I don’t say I am right about what I think. No one can be right without being wrong. I also don’t claim I add anything new.
Thousands of light years separate me from an adolescence packed with dreams in that beautiful costal village in Mount Lebanon, where I was part of that nature and that bright pastoral sun, where in my youth I used to hum melodies of folk memories and transform them unto poems I read in school books.
I take memory back to that distant childhood when I brought that bamboo chair and tied nylon threads to it, tuned it to the major scale and thrummed it with ten fingers. That’s how I discovered my first guitar. I turned an old bamboo chair from a rest of the body to a spiritual respite. The chair that had been forgotten in a corner in the attic of the house. As soon as I found it on one forlorn night, melody streamed. Did the neglected bamboo chair possess all this sorrow?
After a while the oud entered our little house and replaced my instruments of tables, bamboo chair, pots, and empty milk cans. I used to see the oud in photos and listen to it on the radio, but to be with it in one house, and mine?
The day that Syrian oud arrived was a real festival. And I immediately abandoned my home-made instruments and started strumming the oud, without knowing how to tune it. With a falcon’s plume I’d pick on the strings whichever way my hand swayed over the taut or loose strings.
The lunatic oud did not isolate me as much as smite and annihilate me. To devour that sleeping, smooth string, like a woman’s body after making love, to devour it with the tip of the sharpened plume that mediates the meeting between strings and fingers. And the plume delves deeper. Strings of reed and silk rage with the depth. I’d pick the sol mode and sound would expand, followed by echo, as the oud, fragile and pouncing, advances.
A ring that melts in a pick that exits the interior of one person to enter other countless interiors. And the oud, the burning lover, absorbs the boundaries of the plume’s pick that mingle with the boundaries of melody.

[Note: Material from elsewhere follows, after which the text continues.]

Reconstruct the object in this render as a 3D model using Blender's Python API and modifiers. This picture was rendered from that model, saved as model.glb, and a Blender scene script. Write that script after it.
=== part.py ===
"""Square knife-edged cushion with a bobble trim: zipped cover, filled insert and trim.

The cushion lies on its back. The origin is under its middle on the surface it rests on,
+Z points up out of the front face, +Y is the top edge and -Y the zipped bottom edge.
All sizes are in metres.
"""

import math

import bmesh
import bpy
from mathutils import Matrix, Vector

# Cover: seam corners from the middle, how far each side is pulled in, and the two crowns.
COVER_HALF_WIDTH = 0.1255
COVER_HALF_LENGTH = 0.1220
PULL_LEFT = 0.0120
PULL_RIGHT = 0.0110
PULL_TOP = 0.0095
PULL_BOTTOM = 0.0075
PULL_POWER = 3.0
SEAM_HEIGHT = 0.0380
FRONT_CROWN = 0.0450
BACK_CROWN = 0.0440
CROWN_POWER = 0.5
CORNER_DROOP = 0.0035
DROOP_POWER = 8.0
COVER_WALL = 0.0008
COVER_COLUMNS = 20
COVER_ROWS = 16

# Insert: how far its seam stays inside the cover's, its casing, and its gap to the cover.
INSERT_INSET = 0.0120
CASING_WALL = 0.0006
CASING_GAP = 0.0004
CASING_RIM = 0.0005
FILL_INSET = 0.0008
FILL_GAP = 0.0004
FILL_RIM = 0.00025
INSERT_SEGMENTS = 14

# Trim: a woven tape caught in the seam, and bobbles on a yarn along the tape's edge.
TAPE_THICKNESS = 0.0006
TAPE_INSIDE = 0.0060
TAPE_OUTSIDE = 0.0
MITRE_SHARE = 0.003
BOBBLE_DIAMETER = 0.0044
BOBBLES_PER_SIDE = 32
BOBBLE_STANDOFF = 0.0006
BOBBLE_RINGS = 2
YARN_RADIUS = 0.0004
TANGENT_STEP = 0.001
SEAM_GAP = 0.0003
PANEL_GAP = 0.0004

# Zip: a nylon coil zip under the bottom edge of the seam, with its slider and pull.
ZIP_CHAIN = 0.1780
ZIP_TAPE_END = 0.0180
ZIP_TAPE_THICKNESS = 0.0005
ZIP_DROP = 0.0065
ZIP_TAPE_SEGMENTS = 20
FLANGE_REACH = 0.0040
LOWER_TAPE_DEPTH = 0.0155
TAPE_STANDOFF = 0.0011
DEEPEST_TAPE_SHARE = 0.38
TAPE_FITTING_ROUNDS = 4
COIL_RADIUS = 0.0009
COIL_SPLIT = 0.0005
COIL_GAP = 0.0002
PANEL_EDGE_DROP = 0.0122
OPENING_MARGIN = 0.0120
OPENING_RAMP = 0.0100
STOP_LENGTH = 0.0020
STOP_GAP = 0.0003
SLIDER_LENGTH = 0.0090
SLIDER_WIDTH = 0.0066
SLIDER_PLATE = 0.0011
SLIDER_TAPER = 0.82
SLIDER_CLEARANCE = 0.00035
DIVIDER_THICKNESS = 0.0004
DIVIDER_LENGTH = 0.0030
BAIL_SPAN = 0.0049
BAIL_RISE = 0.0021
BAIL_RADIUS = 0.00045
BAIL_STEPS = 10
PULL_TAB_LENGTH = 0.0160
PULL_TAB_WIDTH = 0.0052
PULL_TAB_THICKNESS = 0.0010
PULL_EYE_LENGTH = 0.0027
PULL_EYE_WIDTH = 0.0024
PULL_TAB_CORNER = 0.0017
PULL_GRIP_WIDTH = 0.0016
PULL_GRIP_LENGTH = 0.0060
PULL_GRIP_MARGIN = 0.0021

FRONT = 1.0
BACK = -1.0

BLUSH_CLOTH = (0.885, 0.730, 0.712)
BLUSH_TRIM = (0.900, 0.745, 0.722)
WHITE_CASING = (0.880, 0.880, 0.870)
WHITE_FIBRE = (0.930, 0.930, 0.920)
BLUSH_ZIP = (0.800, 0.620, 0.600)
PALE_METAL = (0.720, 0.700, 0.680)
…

I used to wonder: How did all these forests manage to sprout all these trees that become seductive creatures like the oud? It was my beautiful magnificent mother who provided me with the opportunity to determine me future and join the National Conservatory of Music during high school. She encouraged me to study music, even though my kindhearted father had other plans for me, away from music.
Shortly thereafter I was stunned with the outbreak of civil war that uprooted me from my village, distanced me from those hands that loved me, snatch me away from my bed and my family’s embrace. I was still green then. I carried my oud and migrated.
And it was Paris and its moods. And my project in singing and composing the contemporary poetic text, and the Promises from the Storm, my first collection.
And through Rita’s eyes, and my mother’s bread, I searched for my passport that bears no photo, no rhythm, no phrase, and no poem, no instruments or concepts. I had no desire in learning the future with the clarity of the metal with which the conservatives armed themselves. It’s a clarity that rivals merciless chains. And they were right, those conservatives, to call all this music of mine: destruction and ruin. I liked that, and no one could sway or prevent me from my act.
These were mysterious beginnings that tell of a more mysterious future that does not claim constancy or seek it. I had repressed dreams and imagination. And Mahmoud Darwish’s poetry was revealed for me and written for me. His mother’s bread was like my mother’s bread. And so were his Rita’s eyes, and his Joseph’s pain from the betrayal of his brothers, his passport that bears my own face, his olive grove, his sand, his sparrows and chains, his stations and trains, his cowboys and native Americans, all of them, all were residents of my depths.
There were enough dreams along with Darwish’s poetry to awaken the world. It was a bridge of love in this desolate universe.
One year later I returned to Beirut an enthusiastic, idealistic, and foolish young man. I returned from my coerced first exile to change the world through music and song. Back then Beirut was boiling with dreams and ideas, book fairs, exhibits, and cafes.
And the years started to pass in Beirut. A city that was filled with mystery, a city that constituted for me and many others like me, a safe haven amid an internal storm. It was a charged time combined with creative paucity.
And I stuck to and by Beirut and tried to grasp what was sudden and exceptional. Then I started with my ensemble, al-Mayadine, to play concerts in all the city’s quarters. Our first performance gathered 400 people, and soon our concerts filled stadiums with 40,000 people.
The years kept on passing after 1976, as did the tours from the sun’s east to its west. Artistic tours of an entirely new kind, whether in their purpose or their arrangement. We were clear in declaring war on the chains and manacles placed on the Arab. The chains of political and cultural oppression. We toured cities inhabited with thousands who resembled us, immigrants who wanted to make a living, earn their dispossessed bread. Arabs who came from their countries for various reasons. We met them in those tours, lived together and shared bread with them. We discussed deep national concerns. And our concerts were only a crowning of that profound bond that reflected the details of a mutual existence. Countless immigrants who love their countries, but the harsh exile and estrangement took them away.
But time passes and longing returns, in longing, and they spend year after year, like those immigrants who preceded them in the previous century, waiting to return. The years grow distant with time, and the image of home or country grows distant and becomes a song or a photo album where glimpses of the original beautiful land are scattered: here’s one with Palestine, another with Syria or Lebanon, Jordan or Egypt side by side with his loved one, or an image with Iraq or North Africa etc etc. Images and photos that fade with the years as the faces fade and the language fractures in an accent that mixes with another language. Even language was lost as the years were lost in estrangement.
We turned the cities like pages, one after another. We would stand in line like the lyrics of an anthem, in airports where passports were stacked in front of the customs officer who asks: Do you come from the East? And he’d stare into the face and features, into the passport and the entry visa, and check his computer. Everything is clear: the sun that has tanned the skin a bit, the black eyes, and the language. We’d line up like an anthem on a white page. We’d enter one by one, to the computer’s desire. That’s fine. We’d flip the pages of cities and line up like an anthem on the music sheet and head to our next task, despite the difficulties and the similarities in expressions among the cities.
And thousands would return. They would return to their spontaneity, in their villages in Lebanon, Palestine, Jordan, Iraq, Egypt, Sudan and North Africa. They’d return to each Arab village and city, they’d return without boundaries.
And we continue to flip the cities page by page. Cross all the borders in search of real countries. Countries where the Human lives, without sects or tribes.